Image: Drivable Sinus Endoscope Offers Enhanced Maneuverability (Photo courtesy of 3NT Medical)
An extremely flexible ear, nose & throat (ENT) endoscope allows surgeons to visualize anatomic landmarks and pathologies in the furthest reaches of the sinuses.
The 3NT (Rosh Haain, Israel) Peregrine Drivable ENT Endoscopy System is a single-use flexible endoscope intended to visualize internal cavities of the ear, airways, nose, and sinus cavities during both diagnostic and therapeutic endoscope procedures. The device consists of a distal CMOS imager, an illumination source, and a working channel to enable irrigation and suction. The endoscope itself is provided sterile, and connects to a proprietary, small-footprint video console display for visualization.

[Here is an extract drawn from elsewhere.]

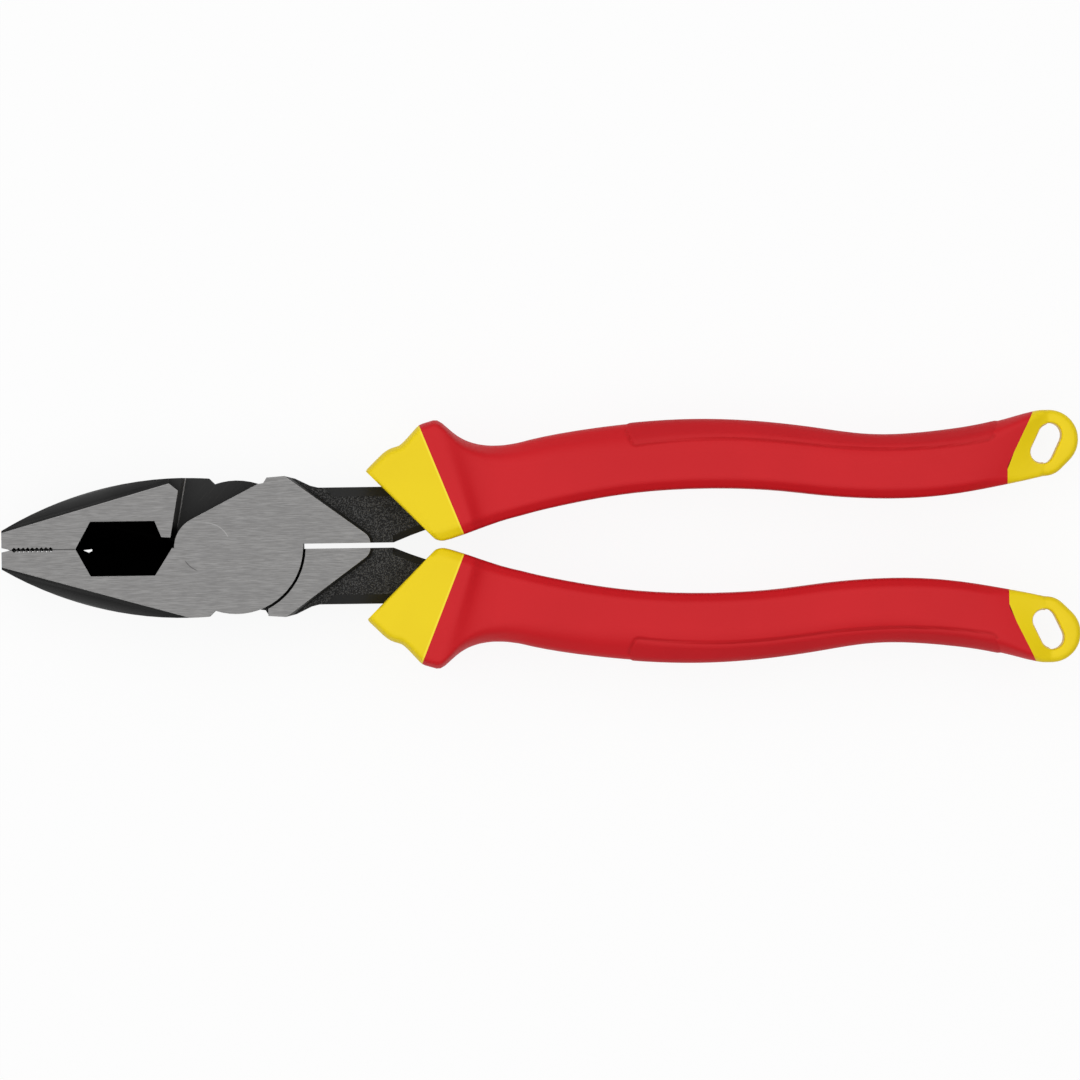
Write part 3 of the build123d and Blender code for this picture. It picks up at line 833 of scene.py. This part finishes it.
def cutAway(shape, x, lean=0.0):
    # Everything on the guard's side of the plane goes, and the cut is closed
    geometry = shape.verts[:] + shape.edges[:] + shape.faces[:]
    bmesh.ops.bisect_plane(shape, geom=geometry, dist=1e-7, plane_co=pivot + Vector((x, 0, 0)) * mm,
                           plane_no=(1, -lean, 0), clear_inner=True)
    edges = [edge for edge in shape.edges if edge.is_boundary]
    bmesh.ops.holes_fill(shape, edges=edges, sides=0)


def makeSlot(side):
    # The cord slot as a solid, to be cut out of the eye
    lean = radians(eyeLook["slotLean"])
    middle = np.array(eyeLook["slotMiddle"])
    way = np.array((sin(lean), cos(lean)))
    square = np.array((way[1], -way[0]))
    loops = []
    for height, radius in eyeLook["slotProfile"]:
        loop = []
        for end in (1, -1):
            for t in np.linspace(0, pi, eyeLook["slotPoints"]):
                reach = way * (eyeLook["slotHalf"] + radius * sin(t)) + square * radius * cos(t)
                loop.append((*(middle + end * reach), height))
        loops.append(np.array(loop))
    shape = bmesh.new()
    addRings(shape, loops, side)
    return placeObject("slot", makeMesh(shape, "slot"))


def makeEye(prefix, side):
    # The lanyard eye: the CAD sleeve's end and the handle's tail, grown together and smoothed
    shape = mergedCopy(prefix + "_sleeve")
    cutAway(shape, eyeLook["start"])
    first = next(index for index, middle in enumerate(middles)
                 if middle > eyeLook["start"] - eyeLook["overlap"])
    addRings(shape, rings[first:], side)
    blank = placeObject("blank", makeMesh(shape, "blank"))
    grow = blank.modifiers.new("grow", "REMESH")
    grow.mode = "VOXEL"
    grow.voxel_size = eyeLook["voxel"] * mm
    smooth = blank.modifiers.new("smooth", "SMOOTH")
    smooth.iterations = eyeLook["smooth"]
    slot = makeSlot(side)
    cut = blank.modifiers.new("cut", "BOOLEAN")
    cut.operation = "DIFFERENCE"
    cut.object = slot
    depsgraph = bpy.context.evaluated_depsgraph_get()
    grown = bpy.data.meshes.new_from_object(blank.evaluated_get(depsgraph))
    for helper in (blank, slot):
        bpy.data.objects.remove(helper)
    shape = bmesh.new()
    shape.from_mesh(grown)
    tailPlane = handle["fan"][handle["tailPlane"]]
    cutAway(shape, tailPlane[0], planeLean(tailPlane) * side)
    cutAway(shape, handle["tailStep"])
    return shape


seamOnTail = ringOnSeam()
for prefix, side in halves.items():
    # Each moulding's rings, its finish and the CAD node that it stands for
    mouldings = {
        "guard": ([insetRing(rings[0], handle["guardLip"]), *rings[1:seamRing + 1]],
                  "yellow_sleeve", "_sleeve"),
        "jacket": ([*rings[seamRing:tailRing - 1], seamOnTail], "red_grip", "_grip"),
        "padSkin": (padRings, "red_pad", "_pad"),
    }
    for part, (loops, slot, node) in mouldings.items():
        shape = bmesh.new()
        addRings(shape, loops, side)
        piece = addPiece(shape, f"{prefix}_{part}", prefix + "_body", slot, prefix + node)
        if part == "jacket":
            markGap(piece, side)
    addPiece(makeEye(prefix, side), prefix + "_eye", prefix + "_body", "yellow_sleeve")
    print("handle built:", prefix)


studio = {
    "sensor": 36.0,
    "distance": 2.5,
    "frameWidth": 0.2517,
    "aim": (-0.0002, 0.00070),
    "roll": -0.785,             # degrees
    "farthest": 20.0,
    "lampSize": 3.2,
    "lampPlace": (-0.15, 0.14, 1.4),
    "lampPower": 41.0,
    "worldGrey": 0.15,
    "floorSize": 6.0,
    "floorColour": (0.86, 0.86, 0.86, 1),
    "floorRough": 0.8,
    "floorSpecular": 0.1,
    "shadow": 0.09,             # how much of the floor's own shading shows through the white
}


def makeCamera(settings):
    data = bpy.data.cameras.new("camera")
    data.sensor_width = settings["sensor"]
    data.lens = settings["sensor"] * settings["distance"] / settings["frameWidth"]
    data.clip_end = settings["farthest"]
    camera = placeObject("camera", data)
    camera.location = (*settings["aim"], pivot.z + settings["distance"])
    camera.rotation_euler = (0, 0, radians(settings["roll"]))
    bpy.context.scene.camera = camera


def makeLamp(settings):
    data = bpy.data.lights.new("overheadSoftbox", "AREA")
    data.shape = "SQUARE"
    data.size = settings["lampSize"]
    data.energy = settings["lampPower"]
    lamp = placeObject("overheadSoftbox", data)
    lamp.visible_camera = False
    lamp.location = settings["lampPlace"]
    lamp.rotation_euler = (-lamp.location).to_track_quat("-Z", "Y").to_euler()


def seenDirectly(tree):
    path = tree.nodes.new("ShaderNodeLightPath")
    glossy = calc(tree, "MAXIMUM", path.outputs["Is Camera Ray"], path.outputs["Is Glossy Ray"])
    return calc(tree, "MAXIMUM", glossy, path.outputs["Is Transmission Ray"])


def makeFloor(settings):
    half = settings["floorSize"] / 2
    mesh = bpy.data.meshes.new("floor")
    corners = [(-half, -half, 0), (half, -half, 0), (half, half, 0), (-half, half, 0)]
    mesh.from_pydata(corners, [], [(0, 1, 2, 3)])
    floor = placeObject("floor", mesh)
    material, tree, shader = startMaterial("paleFloor")
    shader.inputs["Base Color"].default_value = settings["floorColour"]
    shader.inputs["Roughness"].default_value = settings["floorRough"]
    shader.inputs["Specular IOR Level"].default_value = settings["floorSpecular"]
    white = tree.nodes.new("ShaderNodeEmission")
    white.inputs["Color"].default_value = (1, 1, 1, 1)
    blend = tree.nodes.new("ShaderNodeMixShader")
    feed(tree, blend.inputs[0], calc(tree, "MULTIPLY", seenDirectly(tree), 1 - settings["shadow"]))
    feed(tree, blend.inputs[1], shader.outputs[0])
    feed(tree, blend.inputs[2], white.outputs[0])
    out = next(node for node in tree.nodes if node.type == "OUTPUT_MATERIAL")
    feed(tree, out.inputs[0], blend.outputs[0])
    mesh.materials.append(material)


def makeWorld(settings):
    world = bpy.data.worlds.new("studioWorld")
    world.use_nodes = True
    tree = world.node_tree
    tree.nodes.clear()
    # White where the camera sees it, and a dim grey light on the object
    light = tree.nodes.new("ShaderNodeBackground")
    light.inputs["Color"].default_value = (1, 1, 1, 1)
    out = tree.nodes.new("ShaderNodeOutputWorld")
    path = tree.nodes.new("ShaderNodeLightPath")
    strength = mixValue(tree, path.outputs["Is Camera Ray"], settings["worldGrey"], 1.0)
    feed(tree, light.inputs["Strength"], strength)
    feed(tree, out.inputs[0], light.outputs[0])
    bpy.context.scene.world = world


makeCamera(studio)
makeLamp(studio)
makeFloor(studio)
makeWorld(studio)
bpy.context.scene.view_settings.view_transform = "Standard"
print("studio ready")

The system boasts novel mechanics which enable the surgeon to angulate the 2.3mm tip sharply; once it is in the correct orientation, the clinician can then advance it further in the direction of the turn, all with single-hand operation. In a study that compared the Peregrine to a rigid endoscope, it was able to view 100% of the frontal and sphenoid sinuses, and 97.1% of the maxillary sinus. The standard 4 mm rigid endoscope, on the other hand, viewed 45.3%, 53.3% and 39.4%, respectively.
“Assessing the sinuses from a distance is now a thing of the past with Peregrine. It demonstrates that 3NT Medical is executing on its vision of creating a portfolio of endoscopes designed specifically for ENT use,” said Ehud Bendory, CEO of 3NT Medical. “We designed Peregrine exclusively for ENT surgeons to enable a better surgical experience for them as they strive to provide better outcomes and an enhanced experience for their patients.”
Computerized tomography (CT) scans do not differentiate between soft tissue and secretions in the sinuses, which may result in over-interpretation of lesion extent. One solution to this problem is endoscopic visualization; however, the anterior and lateral walls of the maxillary sinus, as well as the superior and lateral aspects of the frontal sinus, are difficult to reach. As a result, pathology, such as inverted papilloma, most frequently recurs in tumors in those difficult to access areas.